#### [Set exercise]
Each line containing the word "names" must be reported.

#### [Given information]

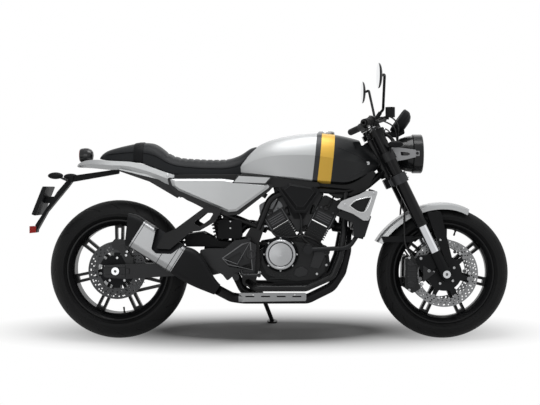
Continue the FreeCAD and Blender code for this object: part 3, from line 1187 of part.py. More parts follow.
under_lip = plate([(-726, 772), (-604, 746), (-480, 716), (-452, 652), (-466, 640), (-590, 713), (-726, 760)],
                  88, 104)
cowl = fused([loft([cowl_section(row) for row in COWL])] + both(under_lip)).cut(seat_shape).cut(subframe_shape)
feature("tail_cowl", max(cowl.Solids, key=lambda piece: piece.Volume))
cowl_shape = NODES[-1][1].Shape.copy()

# Side panels, each on two pins of the subframe
panel_in, panel_t = size("panel_plane"), size("panel_thickness")
PANEL = [(-500, 727), (-263, 727), (-36, 697), (-197, 580), (-236, 576), (-458, 672), (-488, 696)]
panel = plate([(-508, 731), (-263, 731), (-28, 699), (-52, 672), (-188, 566), (-244, 562), (-350, 596),
               (-466, 656), (-500, 694)], panel_in, panel_in + panel_t * 0.55, 8)
strip = plate([(-219, 707), (-192, 744), (-38, 735), (-68, 702)], panel_in + panel_t * 0.4, panel_in + panel_t, 3)
panel_face = loft([outline(PANEL, 8, panel_in + panel_t * 0.5),
                   outline([(-478, 717), (-265, 717), (-64, 692), (-202, 592), (-234, 588), (-452, 682),
                            (-470, 694)], 8, panel_in + panel_t)])
pins = [rod((-300, 70, 710), (-300, panel_in + 2, 710), 7), rod((-120, 70, 684), (-120, panel_in + 2, 684), 7)]
panel = fused([panel, panel_face, strip] + pins).cut(subframe_shape).cut(frame_shape).cut(seat_shape)
panel = max(panel.Solids, key=lambda piece: piece.Volume)
feature("side_panels", Part.Compound([panel, mirrored(panel)]))

# Footrest sets: plate, rider's peg and foot lever on each side
rest = plate([(-360, 410), (-324, 417), (-249, 417), (-206, 453), (-157, 458), (-110, 432), (-119, 306), (-196, 309),
              (-239, 273), (-259, 299), (-305, 328), (-360, 383)], 150, 160, 8)
rest = rest.cut(plate([(-245, 366), (-183, 401), (-161, 366), (-126, 361), (-130, 319), (-231, 335)], 140, 170, 6))
rest_posts = [rod((-144, 80, 456), (-144, 151, 456), 8), rod((-152, 80, 298), (-152, 151, 298), 8)]
peg_r = size("peg_radius")
peg = [rod((-199, 158, 295), (-199, 240, 295), peg_r), rod((-199, 238, 295), (-199, 243, 295), peg_r + 3)]
foot_lever = tube([(-176, 155, 318), (-176, 178, 300), (-98, 182, 300)], 7, 14)
lever_tip = rod((-98, 170, 300), (-98, 206, 300), 8)
rests = fused([rest] + rest_posts + peg + [foot_lever, lever_tip]).cut(frame_shape)
feature("footrest_sets", Part.Compound([rests, mirrored(rests)]))

# Boxes behind the engine, hung from the subframe
side_box = plate([(-283, 541), (-177, 541), (-177, 458), (-283, 458)], 66, 100, 8)
box_tab = plate([(-262, 538), (-236, 538), (-236, 566), (-262, 566)], 84, 94)
boxes = fused([side_box, box_tab]).cut(subframe_shape)
boxes = max(boxes.Solids, key=lambda piece: piece.Volume)
feature("side_boxes", Part.Compound([boxes, mirrored(boxes)]))

# Rear shock between the swingarm and the subframe cross tube
low_eye, high_eye = Vector(-262, 0, 417), Vector(-300, 0, 578.5)
shock_long = (high_eye - low_eye).Length
rings = [(0, 0), (11, 0), (11, 16), (30, 20)]
for i in range(7):
    z = 24 + i * 16
    rings += [(30, z), (33, z + 4), (30, z + 8), (22, z + 9), (22, z + 14)]
rings += [(30, 138), (11, 142), (11, shock_long), (0, shock_long)]
shock = body("rear_shock")
turned(shock, "shock_round", rings)
along = Rotation(AXIS_Y, high_eye - low_eye)
keep(shock, "rear_shock", Placement(low_eye, along))

# Tail lamp, plate holder, rear indicators
bulb = body("tail_light_glass")
turned(bulb, "tail_light_round", [(0, 0), (17, 3), (27, 11), (33, 24), (34, 40), (31, 58), (27, 63), (0, 67)])
lamp_block = plate([(-905, 780), (-872, 780), (-872, 815), (-905, 815)], -14, 14)
doc.recompute()
bulb_shape = placed(bulb.Shape, Placement(Vector(-857, 0, 834), Rotation(AXIS_Z, 90)))
feature("tail_lamp", fused([bulb_shape, lamp_block]).cut(cowl_shape))
holder_arm = plate([(-737, 768), (-769, 768), (-957, 741), (-975, 722), (-957, 712), (-742, 750)], -13, 13)
holder_mast = plate([(-945, 742), (-958, 741), (-1021, 667), (-1121, 516), (-1112, 493), (-1066, 575), (-976, 684),
                     (-950, 718)], -22, 22)
plate_board = plate([(-1072, 692), (-1052, 692), (-1104, 560), (-1122, 566)], -95, 95, 4)
board_lug = plate([(-1086, 646), (-1030, 646), (-1044, 616), (-1098, 616)], -20, 20)
reflector = plate([(-1146, 511), (-1110, 511), (-1114, 482), (-1146, 479)], -26, 26)
holder_shape = fused([holder_arm, holder_mast, plate_board, board_lug, reflector]).cut(cowl_shape).cut(subframe_shape)
feature("plate_holder", max(holder_shape.Solids, key=lambda piece: piece.Volume))
stem_bar = rod((-968, 20, 716), (-990, 176, 738), 5)
pod = placed(Part.makeSphere(1.0).transformGeometry(stretch), Placement(Vector(-996, 184, 739), Rotation()))
rear_pod = fused([stem_bar, pod]).cut(holder_shape)
rear_pod = max(rear_pod.Solids, key=lambda piece: piece.Volume)
feature("rear_indicators", Part.Compound([rear_pod, mirrored(rear_pod)]))

# Rear brake caliper over the disc, on the swingarm


def from_rear_axle(points):
    """Side-view points given from the rear axle."""
    return [(REAR_AXLE.x + x, REAR_AXLE.z + z) for x, z in points]


rear_caliper = plate(from_rear_axle([(-26, 122), (-8, 142), (40, 136), (60, 112), (50, 88), (-16, 96)]),
                     -y_rear - 22, -y_rear + 22, 7)
pad_room = disc_t / 2 + size("pad_gap")
rear_slot = Part.makeCylinder(size("rear_disc_radius") + 5, 2 * pad_room,
                              REAR_AXLE + Vector(0, -y_rear - pad_room, 0), AXIS_Y)
caliper_arm = plate(from_rear_axle([(2, 104), (34, 112), (76, 52), (76, 26), (46, 26)]), -arm_in + GAP,
                    -y_rear - 20)
rear_caliper = fused([rear_caliper, caliper_arm]).cut(rear_slot).cut(swingarm_shape)
feature("rear_caliper", max(rear_caliper.Solids, key=lambda piece: piece.Volume))

# Side stand, turning on a pin under the left cradle tube
leg_r = size("stand_leg_radius")
reach = Vector(sin(STAND_SWING), STAND_DOWN.y * cos(STAND_SWING), STAND_DOWN.z * cos(STAND_SWING))
foot_up = Vector(0, -sin(size("lean_angle")), cos(size("lean_angle")))
gone = (STAND_PIVOT.z - ground_height(STAND_PIVOT.y)) / (-reach.z + reach.y * tan(size("lean_angle")))
foot_at = STAND_PIVOT + reach * gone
eye = rod(STAND_PIVOT - STAND_AXIS * 10.5, STAND_PIVOT + STAND_AXIS * 10.5, 17)
stand_leg = rod(STAND_PIVOT + reach * 8, foot_at + foot_up * 6, leg_r)
stand_foot = rod(foot_at, foot_at + foot_up * 8, 24)
stand = fused([eye, stand_leg, stand_foot])
stand = stand.cut(rod(STAND_PIVOT - STAND_AXIS * 12, STAND_PIVOT + STAND_AXIS * 12, size("stand_pin_radius") + RUN))
below = Part.makeBox(400, 400, 100, Vector(-200, -200, -100))
below.Placement = Placement(foot_at, Rotation(AXIS_X, size("lean_angle")))
feature("side_stand", stand.cut(below))


# Placing and writing
doc.recompute()
LEAN = lean_placement()
for name, obj, local in NODES:
    obj.Placement = LEAN.multiply(local)
doc.recompute()
whole = FreeCAD.BoundBox()
for name, obj, local in NODES:
    whole.add(obj.Shape.optimalBoundingBox(False, False))
MIDDLE = Vector((whole.XMin + whole.XMax) / 2, (whole.YMin + whole.YMax) / 2, -GROUND_DROP)
SHIFT = Placement(Vector(-MIDDLE.x, -MIDDLE.y, -MIDDLE.z), Rotation())
for name, obj, local in NODES:
    obj.Placement = SHIFT.multiply(LEAN).multiply(local)
doc.recompute()

for obj in doc.Objects:
    if "Invalid" in obj.State or "Error" in obj.State:
        raise RuntimeError(f"{obj.Label}: {obj.State}")
os.makedirs("parts", exist_ok=True)
for name, obj, local in NODES:
    if obj.Shape.isNull() or not obj.Shape.isValid() or not obj.Shape.Solids:
        raise RuntimeError(f"{name} is not a sound solid")
    obj.Shape.exportStep(f"parts/{name}.step")
print(len(NODES), "pieces,", "origin moved by", tuple(round(v, 3) for v in SHIFT.Base))
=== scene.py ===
"""Looks of the cafe racer motorcycle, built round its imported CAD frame.

Sizes are in millimetres of the upright machine: +X forward, +Y to the rider's left, +Z up, with the
origin on the ground halfway between the axles. UPRIGHT takes such a point to the leaning machine.
"""
import json
import math

import bmesh
import bpy
from mathutils.bvhtree import BVHTree
from mathutils import Matrix, Vector


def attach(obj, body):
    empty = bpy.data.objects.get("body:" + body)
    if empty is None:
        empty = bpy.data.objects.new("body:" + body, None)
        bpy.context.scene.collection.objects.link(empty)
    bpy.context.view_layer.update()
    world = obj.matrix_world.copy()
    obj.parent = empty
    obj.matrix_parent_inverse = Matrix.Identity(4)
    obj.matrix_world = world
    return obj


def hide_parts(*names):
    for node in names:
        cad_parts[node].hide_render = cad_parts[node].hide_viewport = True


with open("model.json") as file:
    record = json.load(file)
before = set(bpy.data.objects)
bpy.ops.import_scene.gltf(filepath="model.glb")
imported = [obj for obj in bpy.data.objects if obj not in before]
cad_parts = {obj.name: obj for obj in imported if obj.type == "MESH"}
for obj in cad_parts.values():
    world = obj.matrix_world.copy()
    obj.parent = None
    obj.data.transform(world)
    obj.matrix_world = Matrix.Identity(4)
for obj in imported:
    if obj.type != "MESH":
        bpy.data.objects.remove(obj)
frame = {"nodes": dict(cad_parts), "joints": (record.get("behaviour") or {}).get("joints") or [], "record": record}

bl_info = {
    "name": "Cafe Racer Motorcycle",
    "version": (1, 0, 0),
    "blender": (4, 5, 0),
    "location": "View3D > Sidebar > Motorcycle",
    "description": "Finishes and fine parts of a cafe racer motorcycle on its CAD frame",
    "category": "Object",
}

WHEELBASE, FRONT_R, REAR_R = 1475.0, 300.0, 315.0
RAKE = math.radians(26)
JOINTS = {joint["name"]: joint for joint in frame["joints"]}


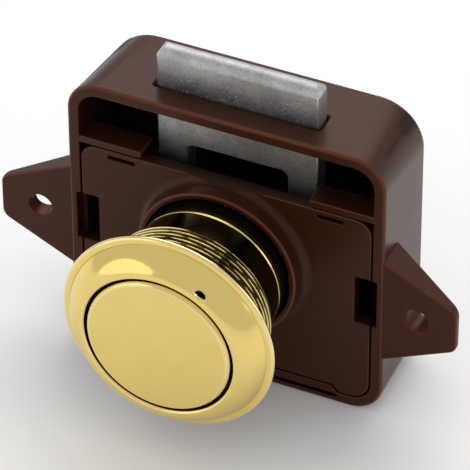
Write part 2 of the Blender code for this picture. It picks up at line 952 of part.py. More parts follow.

#### [Complete output]
def hide_parts(*names):
    for node in names:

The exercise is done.